We are angels and devils, simultaneously. A little more complex than the caricatured little red devil on one shoulder whispering evil temptations in your ear and the little gold and white angel on the other shoulder whispering urgings towards virtue into your other ear. I have a slightly different interpretation:
We all have the will, need and drive to survive, and to not only survive but to flourish and thrive. Oh, how poetic this all sounds. But underneath it all, we are all trying to get through our day and we often have obstacles. These obstacles often come in the form of other people. Because we are so fixated on our own little processes of self-actualization and this has become in itself such a quintessentially selfish kind of behaviour that we all coexist each living inside our own little bubble of self, and woe to anyone who dares to break our little bubble!
So, we end up living in a culture of entitlement and offence. Here are some of my worst case scenarios. A smoker is rapidly catching up to me on the sidewalk and soon is walking ahead of me leaving behind him a trail of toxic second-hand smoke for me to inhale and gag on. Fortunately it is generally only the young smokers that are able to outwalk me. By the time they reach my age, if their filthy habit hasn't already bumped them off they will either be trundling along with a cane, a walker, or, horrors!, on an electric scooter when they will be running over any pedestrian who gets in their way while sucking on the same cigarettes that put them there in the first place and, yes, leaving yet another lovely trail of second-hand smoke to get inside your face.

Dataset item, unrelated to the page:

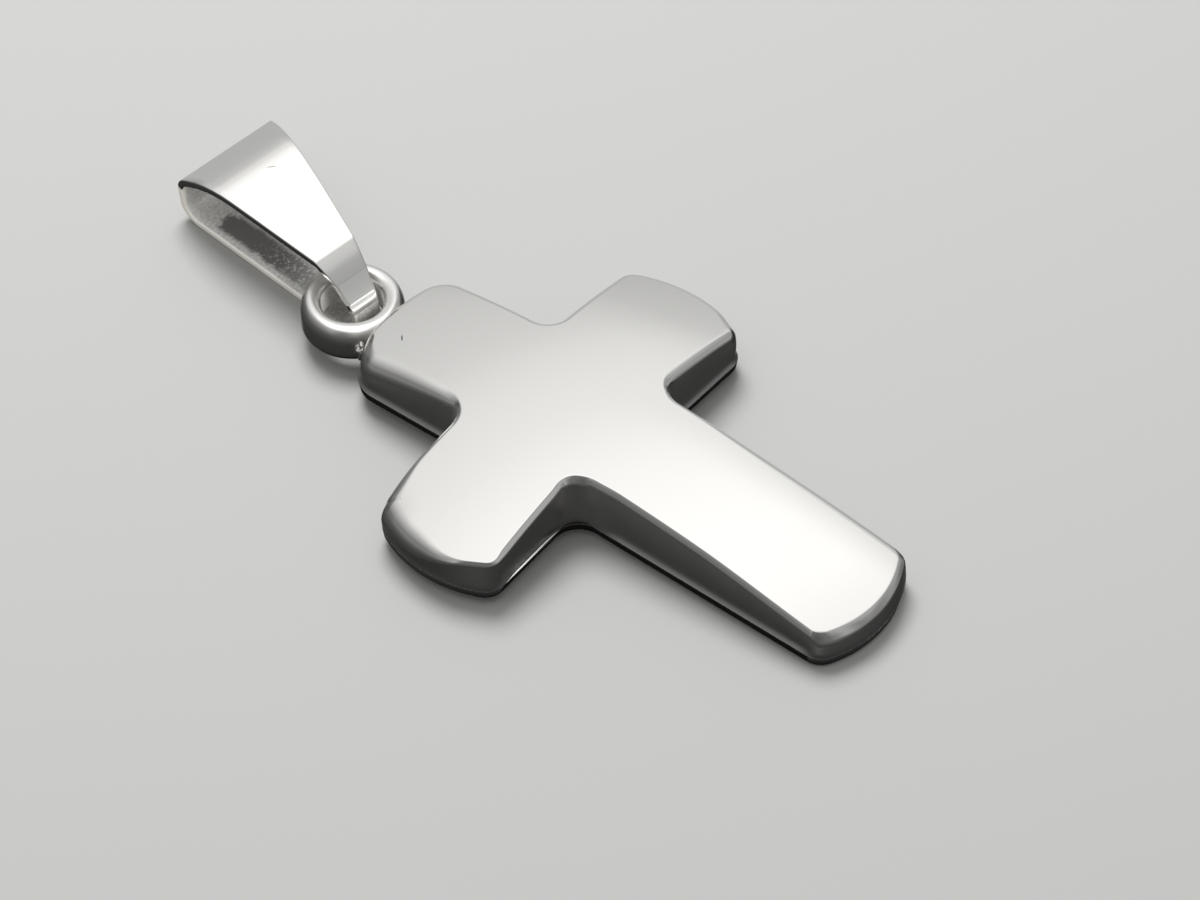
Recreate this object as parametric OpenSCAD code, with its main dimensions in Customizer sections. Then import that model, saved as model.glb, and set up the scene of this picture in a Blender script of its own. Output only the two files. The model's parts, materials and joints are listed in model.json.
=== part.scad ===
// Cross pendant: a domed cross with a soldered ring, and a folded leaf-shaped bail hung in the ring.
// The pendant lies on a surface as it is put down. The foot of the cross touches the surface, and the
// strap of the bail that passes under the ring props up the other end. The origin is on the flat back
// of the cross, under the middle of its crossing. +X is along the cross arms, +Y towards the bail and
// +Z up from the surface. Lengths are in millimetres.

/* [Cross] */
// From the middle of the crossing to the tip of the foot
foot_len = 15.9; // [12:0.1:24]
// From the middle of the crossing to the tip of the top arm
top_len = 9.1; // [7:0.1:13]
// From the middle of the crossing to the tip of a side arm
arm_len = 8.8; // [7:0.1:12]
// Width of the bars where they cross
bar_w = 5.6; // [4.5:0.1:6.5]
// Width of the bars at their ends
end_w = 5.76; // [4.6:0.02:6.8]
// Height of the middle of the face above the flat back
crown_h = 3.15; // [2.8:0.05:4.5]
// Radius of the face from the crossing towards the foot
foot_face_r = 86; // [80:1:200]
// Radius of the face from the crossing towards the top
top_face_r = 38; // [35:1:120]
// Radius of the face from side to side
side_face_r = 31; // [28:1:90]

/* [Ends and corners] */
// How far the foot's end bows out
foot_bow = 0.88; // [0.3:0.02:1.4]
// How far the side arms' ends bow out
arm_bow = 0.8; // [0.3:0.02:1.4]
// How far the top end bows out
top_bow = 0.45; // [0.3:0.01:1]
// Corner radius of the foot
foot_corner_r = 0.85; // [0.3:0.05:1.6]
// Corner radius of the side arms
arm_corner_r = 0.77; // [0.3:0.01:1.6]
// Corner radius of the top arm
top_corner_r = 1.2; // [0.3:0.05:1.6]
// Radius in the four inner corners of the body
inner_r = 0.93; // [0.4:0.01:1.5]

/* [Back plate] */
// Thickness of the back plate
plate_t = 0.47; // [0.3:0.01:0.9]
// How far the back plate stands proud of the body
plate_proud = 0.11; // [0.04:0.01:0.2]
// Radius in the four inner corners of the back plate
plate_inner_r = 1.2; // [0.6:0.05:1.8]

/* [Ring] */
// Radius of the ring's hole
ring_hole_r = 1.32; // [1.25:0.01:2]
// Thickness of the ring, from its hole outwards
ring_wall = 0.86; // [0.6:0.01:1.3]
// Height of the ring along its hole
ring_h = 1.76; // [1.2:0.02:2]
// How deep the ring is let into the end of the cross
ring_sink = 0.15; // [0.1:0.01:0.4]
// Radius of the ring's rounded edges
ring_edge_r = 0.41; // [0.1:0.01:0.5]

/* [Bail] */
// Length of the bail from its toe in the ring to its fold
bail_len = 10.88; // [8:0.05:14]
// Width of the strap at the fold
fold_w = 5; // [3:0.05:6]
// Width of the strap at the toe
toe_w = 1.3; // [0.8:0.02:1.5]
// Thickness of the strap
strap_t = 0.34; // [0.2:0.01:0.5]
// Outer height of the loop at the fold
fold_h = 2.28; // [1.8:0.02:3]
// From the fold to the brow, where the upper strap starts to bend down to it
brow_run = 2.14; // [1.2:0.02:3]
// Radius inside the strap at its brow
brow_r = 5.66; // [2:0.02:7]
// How far the upper strap arches between its brow and its first crease
arch_rise = 0.04; // [0.02:0.01:0.12]
// From the middle of the ring's hole to the first crease of the upper strap
crease_1 = 1.6; // [1.3:0.02:2.2]
// From the middle of the ring's hole to the second crease
crease_2 = 0.43; // [0.1:0.01:0.8]
// How far the strap falls from its first crease to its second
crease_drop = 0.67; // [0.4:0.01:0.8]
// Height of the third crease, where the strap turns upright, above the back of the cross
crease_3_h = 1.2; // [0.6:0.01:1.4]
// Gap between the ring and the strap that passes under it
under_gap = 0.12; // [0.08:0.01:0.4]
// Gap between the ring and the strap that passes over it
over_gap = 0.88; // [0.6:0.01:1.2]
// Turn of the bail about the ring's hole, seen from above
bail_turn = -16; // [-18:1:0]
// Tip of the bail to one edge of its strap
bail_roll = 5; // [0:1:6]
// Gap between the ring's hole and the corner of the strap's toe that leans on it
toe_gap = 0.1; // [0.05:0.01:0.3]
// Skew of the fold across the strap
fold_skew = 5; // [0:1:8]

/* [Hidden] */

corner_steps = 8;
end_steps = 24;
bend_steps = 12;
fine = 180;
spare = 1.5;

ring_r = ring_hole_r + ring_wall;
ring_y = top_len + ring_r - ring_sink;

// The bail is described from the middle of the ring at the height of the cross's back: along it, up and
// across its strap. Its toe hangs a third of the hole's radius past the middle of the hole, with one corner
// against the wall of the hole, and the strap under the ring is low enough for its raised edge to clear it.
toe_v = -ring_hole_r/3;
bail_off = sqrt(pow(ring_hole_r - toe_gap, 2) - toe_v*toe_v) - toe_w/2;
fold_v = toe_v + bail_len;
drop = strap_t + under_gap + (bail_off + strap_half(ring_hole_r))*sin(bail_roll);
rise = ring_h + over_gap + strap_t;

// The lower edge of the strap's toe rests on the surface, which gives the cross its lean. The strap slopes
// just enough for its lower edge to rest there at the fold too.
toe_u = bail_off - strap_half(toe_v);
lean = atan(strap_depth(-drop, toe_u)/(strap_y(toe_v, toe_u) + foot_len + plate_proud));
rest_v = fold_v - fold_h/2;
rest_u = bail_off - strap_half(rest_v);
rest_depth = (strap_y(rest_v, rest_u) + foot_len + plate_proud)*tan(lean);
heel_up = -(rest_depth + rest_u*sin(bail_roll))/cos(bail_roll);

// Corners of the loop's outer outline: along, up and the bend's radius on the inside of the strap. The strap
// curves a little between its first two creases, and a narrow lip lies over the third.
crisp_r = strap_t/3;
fold_bend = 0.42*fold_h - strap_t;
brow_v = fold_v - brow_run;
lip_run = strap_t/4;
lip_rise = 0.9*strap_t;
facet_sag = 0.42*crease_drop;
facet_r = 2.2;
LOOP = [
    [toe_v, -drop, crisp_r],
    [fold_v, heel_up, fold_bend],
    [fold_v, heel_up + fold_h, fold_bend],
    [brow_v, rise - arch_rise, brow_r],
    [(brow_v + crease_1)/2, rise + arch_rise, 3*bail_len],
    [crease_1, rise, crisp_r],
    [(crease_1 + crease_2)/2, rise - facet_sag, facet_r],
    [crease_2, rise - crease_drop, crisp_r],
    [toe_v + lip_run, crease_3_h + lip_rise, crisp_r],
    [toe_v, crease_3_h, crisp_r]
];

// Depth under the cross's back, and place along it, of a point across the strap
function strap_depth(up, u) = -up*cos(bail_roll) - u*sin(bail_roll);
function strap_y(v, u) = ring_y + v*cos(bail_turn) + u*cos(bail_roll)*sin(bail_turn);

// Half the width of the strap at a place along the bail
function strap_half(v) = (toe_w + (fold_w - toe_w)*(v - toe_v)/bail_len)/2;

function turned(p, a) = [p.x*cos(a) - p.y*sin(a), p.x*sin(a) + p.y*cos(a)];
function arc(middle, r, from, to, steps) =
    [for (i = [0:steps]) let (a = from + (to - from)*i/steps) middle + r*[cos(a), sin(a)]];

// End of an arm that points along +X: a corner, the bowed tip and the other corner, run together.
// The corners' arcs touch the side of the arm and the arc of the tip.
function arm_end(reach, half, bow, corner) =
    let (
        tip_r = (half*half + bow*bow)/(2*bow),
        tip_x = reach - tip_r,
        corner_y = half - corner,
        corner_x = tip_x + sqrt(pow(tip_r - corner, 2) - corner_y*corner_y),
        meet = atan2(corner_y, corner_x - tip_x),
        tip = arc([tip_x, 0], tip_r, -meet, meet, end_steps)
    )
    concat(
        arc([corner_x, -corner_y], corner, -90, -meet, corner_steps),
        [for (i = [1:end_steps - 1]) tip[i]],
        arc([corner_x, corner_y], corner, meet, 90, corner_steps)
    );

// Plan of the cross, grown outwards all round
module plan(grow, inside_r) {
    half = bar_w/2 + grow;
    arms = [
        [arm_len, arm_bow, arm_corner_r],
        [top_len, top_bow, top_corner_r],
        [arm_len, arm_bow, arm_corner_r],
        [foot_len, foot_bow, foot_corner_r]
    ];
    inside = arc([half + inside_r, half + inside_r], inside_r, 270, 180, corner_steps);
    polygon([
        for (k = [0:3])
            for (p = concat(arm_end(arms[k].x + grow, end_w/2 + grow, arms[k].y, arms[k].z + grow), inside))
                turned(p, 90*k)
    ]);
}

// One half of the domed face, on the +Y side: an arc across the cross swept along an arc of face_r
module face_half(face_r, reach) {
    depth = crown_h + spare;
    translate([0, 0, crown_h - face_r])
        rotate([0, -90, 0])
            rotate_extrude(angle = atan((reach + spare)/(face_r - crown_h)), $fn = 8*fine)
                intersection() {
                    translate([face_r - side_face_r, 0])
                        circle(side_face_r, $fn = 4*fine);
                    translate([face_r - depth, -arm_len - spare])
                        square([depth + spare, 2*(arm_len + spare)]);
                }
}

// Upright wire of the ring, with its edges rounded
module ring() {
    edge_r = min(ring_edge_r, 0.48*ring_wall, 0.48*ring_h);
    corners = [
        [ring_r - edge_r, edge_r, -90],
        [ring_r - edge_r, ring_h - edge_r, 0],
        [ring_hole_r + edge_r, ring_h - edge_r, 90],
        [ring_hole_r + edge_r, edge_r, 180]
    ];
    rotate_extrude($fn = fine)
        polygon([
            for (c = corners)
                for (p = arc([c[0], c[1]], edge_r, c[2], c[2] + 90, corner_steps)) p
        ]);
}

// Outline of the bail's loop, set in from the outside by the given depth
function loop(inset) =
    let (last = len(LOOP) - 1)
    [
        for (i = [0:last])
            let (
                corner = [LOOP[i][0], LOOP[i][1]],
                before = LOOP[i == 0 ? last : i - 1],
                after = LOOP[i == last ? 0 : i + 1],
                in = corner - [before[0], before[1]],
                out = [after[0], after[1]] - corner,
                side_in = [in.y, -in.x]/norm(in),
                side_out = [out.y, -out.x]/norm(out),
                r = LOOP[i][2] + strap_t,
                turn = acos(side_in*side_out),
                from = atan2(side_in.y, side_in.x),
                middle = corner - (side_in + side_out)*r/(1 + side_in*side_out)
            )
            for (p = arc(middle, r - inset, from, from + turn, bend_steps)) p
    ];

module leaned() {
    rotate([lean, 0, 0]) children();
}

// Body, back plate and ring are soldered into one piece
module cross() {
    color("silver")
        leaned() {
            intersection() {
                linear_extrude(crown_h + spare)
                    plan(0, inner_r);
                union() {
                    face_half(top_face_r, top_len);
                    mirror([0, 1, 0])
                        face_half(foot_face_r, foot_len);
                }
            }
            linear_extrude(plate_t)
                plan(plate_proud, plate_inner_r);
            translate([0, ring_y, 0])
                ring();
        }
}

// A leaf-shaped strap bent into a closed loop that passes through the ring
module bail() {
    wide = fold_w + 2*spare;
    leaf = [
        [-strap_half(toe_v - spare), toe_v - spare],
        [strap_half(toe_v - spare), toe_v - spare],
        [strap_half(fold_v + spare), fold_v + spare],
        [-strap_half(fold_v + spare), fold_v + spare]
    ];
    color("gainsboro")
        leaned()
            translate([0, ring_y, 0])
                rotate([0, -bail_roll, bail_turn])
                    translate([bail_off, 0, 0])
                        intersection() {
                            rotate([90, 0, 90 + fold_skew])
                                translate([0, 0, -wide/2])
                                    linear_extrude(wide)
                                        difference() {
                                            polygon(loop(0));
                                            polygon(loop(strap_t));
                                        }
                            translate([0, 0, -drop - spare])
                                linear_extrude(drop + rise + strap_t + 2*spare)
                                    polygon(leaf);
                        }
}

cross();
bail();
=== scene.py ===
"""Cross pendant in polished silver: a domed cross on a back plate, a soldered ring and a folded bail."""
import json
import math

import bmesh
import bpy
from bpy.props import FloatProperty, FloatVectorProperty, PointerProperty
from mathutils import Euler, Matrix, Vector, kdtree, noise


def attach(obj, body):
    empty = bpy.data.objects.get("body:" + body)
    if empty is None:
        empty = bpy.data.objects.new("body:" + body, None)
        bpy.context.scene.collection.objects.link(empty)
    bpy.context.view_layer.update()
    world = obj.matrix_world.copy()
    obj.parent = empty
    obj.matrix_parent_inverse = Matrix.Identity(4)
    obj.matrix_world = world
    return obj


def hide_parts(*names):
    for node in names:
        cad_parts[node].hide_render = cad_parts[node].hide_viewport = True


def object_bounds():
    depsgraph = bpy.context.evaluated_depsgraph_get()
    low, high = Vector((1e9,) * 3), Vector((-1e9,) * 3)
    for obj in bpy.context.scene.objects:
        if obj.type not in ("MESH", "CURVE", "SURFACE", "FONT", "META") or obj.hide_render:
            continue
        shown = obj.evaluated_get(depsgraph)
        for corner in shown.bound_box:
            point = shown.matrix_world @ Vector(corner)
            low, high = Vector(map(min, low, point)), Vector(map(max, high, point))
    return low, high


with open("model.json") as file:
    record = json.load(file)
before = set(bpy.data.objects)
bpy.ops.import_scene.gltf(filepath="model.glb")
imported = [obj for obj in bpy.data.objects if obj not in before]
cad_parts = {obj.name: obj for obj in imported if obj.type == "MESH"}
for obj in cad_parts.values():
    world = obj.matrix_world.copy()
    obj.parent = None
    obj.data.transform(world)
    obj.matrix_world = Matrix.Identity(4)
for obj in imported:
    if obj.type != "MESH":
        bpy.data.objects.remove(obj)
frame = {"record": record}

bl_info = {
    "name": "Cross Pendant",
    "version": (1, 0, 0),
    "blender": (4, 5, 0),
    "location": "View3D > Sidebar > Pendant",
    "description": "Builds a silver cross pendant with its ring, its bail and a plain stage",
    "category": "Add Mesh",
}

MM = 0.001
CAD_BOX = [list(corner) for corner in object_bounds()]
BACK_AXIS = Vector(frame["record"]["mounts"][0]["axis"])
LEAN = math.atan2(BACK_AXIS.y, -BACK_AXIS.z)


# Properties that a user would change

def length(label, millimetres, text):
    return FloatProperty(
        name=label, description=text, default=millimetres * MM, min=0.0,
        subtype="DISTANCE", unit="LENGTH", precision=5,
    )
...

So there are two selfish parties here: me and the smoker. Me, because I am so obsessed with my delicate health that I couldn't care a rat's turd for the wellbeing of someone caught in a health-destroying addiction. The smoker, because instead of coming to terms with his self-destructive behaviour he simply exhales his poison wherever he wants, compromising the safety and health of any passerby unfortunate enough to inhale a toxic dose of his second-hand smoke.

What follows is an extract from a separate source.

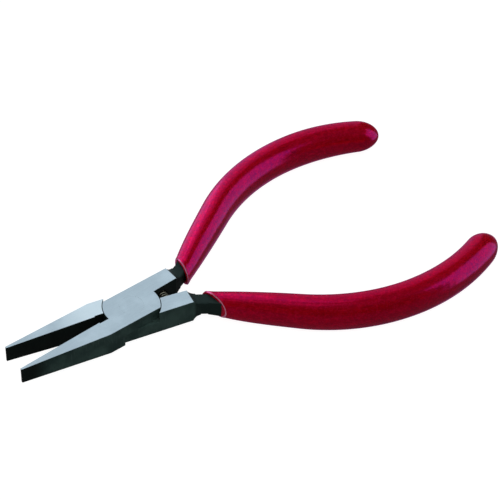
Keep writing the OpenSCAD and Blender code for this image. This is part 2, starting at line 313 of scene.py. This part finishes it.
def vinyl_material():
    """Crimson dipped vinyl with pearl flake in it: a glossy skin whose gloss shifts to violet."""
    material, tree, shader = new_material("pearl_vinyl")
    point = place(tree)
    flat_map = node(tree, "ShaderNodeUVMap", {"uv_map": "grip"}).outputs["UV"]
    along, around = axis_values(tree, flat_map)[:2]
    flake = node(tree, "ShaderNodeTexVoronoi", {"feature": "F1"}, Vector=point, Scale=FLAKE_SCALE)
    glint = axis_values(tree, flake.outputs["Color"])[0]
    cloud = noise_value(tree, point, VINYL_CLOUD_SCALE, 3)
    waves = noise_value(tree, point, WAVE_SCALE, 2)
    mottle = noise_value(tree, point, MOTTLE_SCALE, 4, 0.65)
    grain = noise_value(tree, point, GRAIN_SCALE, 2)
    runs = skin_noise(tree, along, around, RUN_SCALE, 3, 0.5)
    fine_runs = skin_noise(tree, along, around, FINE_RUN_SCALE, 3, 0.6)

    skin = mix_colour(tree, ramp(tree, cloud, 0.35, 0.65), (0.47, 0.0005, 0.0012), (0.54, 0.0007, 0.0018))
    skin = layer(tree, skin, ramp(tree, runs, 0.45, 0.75), 0.35, (0.40, 0.0004, 0.0010))
    skin = layer(tree, skin, ramp(tree, fine_runs, 0.52, 0.72), 0.6, (0.27, 0.0003, 0.0008))
    skin = layer(tree, skin, ramp(tree, mottle, 0.48, 0.66), 0.7, (0.74, 0.0016, 0.010))
    skin = layer(tree, skin, ramp(tree, glint, 0.55, 1.0), 0.65, (0.86, 0.006, 0.034))
    skin = layer(tree, skin, ramp(tree, glint, 0.34, 0.0), 0.50, (0.27, 0.0004, 0.001))
    # Painted highlight: a pale pink line along the outer edge of the lip, as if it caught the light.
    lip_highlight = maths(tree, "MULTIPLY", ramp(tree, along, -0.85 * LIP_RADIUS, -0.5 * LIP_RADIUS),
                     ramp(tree, along, 0.1 * LIP_RADIUS, -0.2 * LIP_RADIUS))
    skin = layer(tree, skin, lip_highlight, 0.85, (0.86, 0.34, 0.46))

    plug(tree, shader.inputs["Base Color"], skin)
    plug(tree, shader.inputs["Metallic"], mix_value(tree, glint, 0.26, 0.50))
    plug(tree, shader.inputs["Roughness"],
         maths(tree, "ADD", mix_value(tree, grain, 0.08, 0.20), maths(tree, "MULTIPLY", mottle, 0.10)))
    shader.inputs["Specular IOR Level"].default_value = 1.0
    shader.inputs["Specular Tint"].default_value = colour(0.21, 0.07, 1.0)
    soft = bump(tree, cloud, 0.25 * MM, 0.35)
    rippled = bump(tree, waves, 0.10 * MM, 0.35, soft)
    relief = mix_value(tree, 0.5, grain, glint)
    plug(tree, shader.inputs["Normal"], bump(tree, relief, 0.012 * MM, 0.5, rippled))
    return material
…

Another pet peeve. People, almost always under thiry, who put their dirty boots up on cafe tables. I always have to restrain myself from telling them off. I simply don't, unless I happen to be using the same table, which hasn't yet occurred and I hope it never does, in which case I will likely just chicken out and move to another, preferibly private, table. Everyone knows that cafe staff in Vancouver establishments very rarely clean the tables. Equally that they're generally cowards and won't dare risk offending any of their precious regulars by simply asking them to keep their feet on the floor where they belong. Just as the ones putting their dirty sneakers up on the same tables have likely just been outside walking through mounds of dogshit while staring at their dear little smart phones. I have actually seen this happen. Their offence: their absolute lack of consideration of the impact of their self-perceived right to put their dirty feet wherever they please on the health, hygiene and mental wellbeing of others. My offence: assuming the absolute worst of someone that I don't even know and getting all delicate and fussy about my precious health. Though I would still opt to move to another table. Perhaps while considering that this person might be exhausted, a student up studying all night, or perhaps just a little sex hound who couldn't get enough from their best friend with benefits last night, or someone in a dismal funk, or just some entitled little prince or princess that thinks they own the world.

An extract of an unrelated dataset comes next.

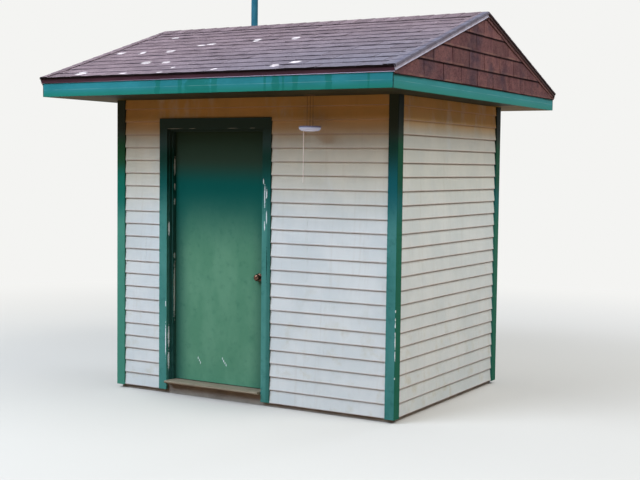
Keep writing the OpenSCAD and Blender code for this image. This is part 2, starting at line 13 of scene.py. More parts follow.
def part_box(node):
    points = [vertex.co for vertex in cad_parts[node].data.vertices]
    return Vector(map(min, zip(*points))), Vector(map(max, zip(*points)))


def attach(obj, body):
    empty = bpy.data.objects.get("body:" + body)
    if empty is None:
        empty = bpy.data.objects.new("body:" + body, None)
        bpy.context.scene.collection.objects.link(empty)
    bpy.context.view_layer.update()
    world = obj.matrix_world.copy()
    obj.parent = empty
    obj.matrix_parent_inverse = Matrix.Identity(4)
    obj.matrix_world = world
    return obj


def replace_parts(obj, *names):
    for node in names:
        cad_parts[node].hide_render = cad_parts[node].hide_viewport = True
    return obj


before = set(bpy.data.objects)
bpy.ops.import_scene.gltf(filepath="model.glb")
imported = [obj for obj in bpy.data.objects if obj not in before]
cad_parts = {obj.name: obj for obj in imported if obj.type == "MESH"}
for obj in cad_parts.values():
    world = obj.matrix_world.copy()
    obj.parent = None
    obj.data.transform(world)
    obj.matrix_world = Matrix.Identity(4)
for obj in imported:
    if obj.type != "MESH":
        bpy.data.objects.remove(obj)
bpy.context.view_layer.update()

MM = 0.001
X, Y, Z = range(3)
RNG = random.Random(41)

# Where the photograph was taken from, and its angle of view on a frame of 640 by 480
EYE = (4.826, -8.123, 1.800)
YAW_DEG = 30.29
PITCH_DOWN_DEG = 3.643
ROLL_DEG = 0.681
LENS_MM = 64.917
SENSOR_MM = 36.0


def stand_camera():
    """Camera at eye height in front of the right front corner."""
    data = bpy.data.cameras.new("camera")
    data.lens = LENS_MM
    data.sensor_width = SENSOR_MM
    camera = bpy.data.objects.new("camera", data)
    bpy.context.scene.collection.objects.link(camera)
    turn = Matrix.Rotation(math.radians(YAW_DEG), 4, "Z")
    tilt = Matrix.Rotation(math.radians(90 - PITCH_DOWN_DEG), 4, "X")
    roll = Matrix.Rotation(math.radians(ROLL_DEG), 4, "Z")
    camera.matrix_world = Matrix.Translation(EYE) @ turn @ tilt @ roll
    bpy.context.scene.camera = camera


stand_camera()

# Faces of the building, read from the frame
DECK_LOW, DECK_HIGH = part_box("roof_deck_front")
RAKE_X = DECK_HIGH.x
EAVE_Y = -DECK_LOW.y
PITCH = 4 / 12
ROOF_ANGLE = math.atan(PITCH)
RIDGE_Z = DECK_HIGH.z - DECK_HIGH.y * PITCH
DECK_Z = RIDGE_Z - EAVE_Y * PITCH
SLOPE_L = EAVE_Y / math.cos(ROOF_ANGLE)
FASCIA_LOW, FASCIA_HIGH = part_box("eave_fascias")
FASCIA_MIDDLE = (FASCIA_LOW.z + FASCIA_HIGH.z) / 2
GABLE_X = FASCIA_HIGH.x
SIDING_LOW, SIDING_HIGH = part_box("front_siding")
SIDING_FOOT = SIDING_LOW.z
SHEATHING_Y = -SIDING_HIGH.y
CORNER_LOW, CORNER_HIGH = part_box("front_corner_boards")
FACE_X = CORNER_HIGH.x
FACE_Y = -CORNER_LOW.y
LEAF_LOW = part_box("door_leaf")[0]
CASING_LOW, CASING_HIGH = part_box("door_side_casings")
GABLE_LOW, GABLE_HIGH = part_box("gable_shingles")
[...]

I could name many more examples here, Gentle Reader, but that is not the point of this particular blogpost. It behooves me, instead, to suggest that there is something inherently amiss with this kind of individualized bubble existence that keeps us all so divided and separate from one another.
It is of course easy to blame capitalism, and I happen to do this with relish (ketchup and mustard, too. And a little salsa?) But there is something seriously wrong in a world where everyone has to feel so completely isolated and on their own in order to get anything done in their lives. Like find a job, for instance. While there is much about the West that I love and admire, we really tend to take individualism to an extreme. People become increasingly isolated and lonely in their pursuit of success and happiness because I have to do it my way. We all say this to ourselves and this lie is perpetually reinforced throughout our lives. But I think there is a different way. There has to be.
Somehow, we need to get it through our heads and into our hearts that none of us rises alone. We all rise together. This is what makes kindness so important. It doesn't necessarily break our bubbles but extends them and connects us to one another. I only began to do well in my job search, for example, when I found a competent and compassionate employment counsellor who was there for me and offered me not only her support but her friendship. And this has really branded upon me the supreme importance of sharing the load. We are all in this together.
Two recent examples: Yesterday, on the bus, on the way home, the young lady seated next to me asked me if we were on the number 14. I wasn't sure, so I asked the people seated across from us and they said yes, this is the number 14. I smiled and said "Teamwork. Yes!" and they all smiled in agreement. Today in the grocery checkout the woman behind me thought the seal was broken on the can of coffee she had purchased, then I told her the coffee she was smelling was coming from my knapsack as I had just bought fresh ground beans from Bean Around the World. We had a friendly chat and I think the load was lightened for both of us.
We are in this together and we can use kindness to make this idea more real and effective, even through very small steps and gestures.
That's right, Gentle Reader. Kindness.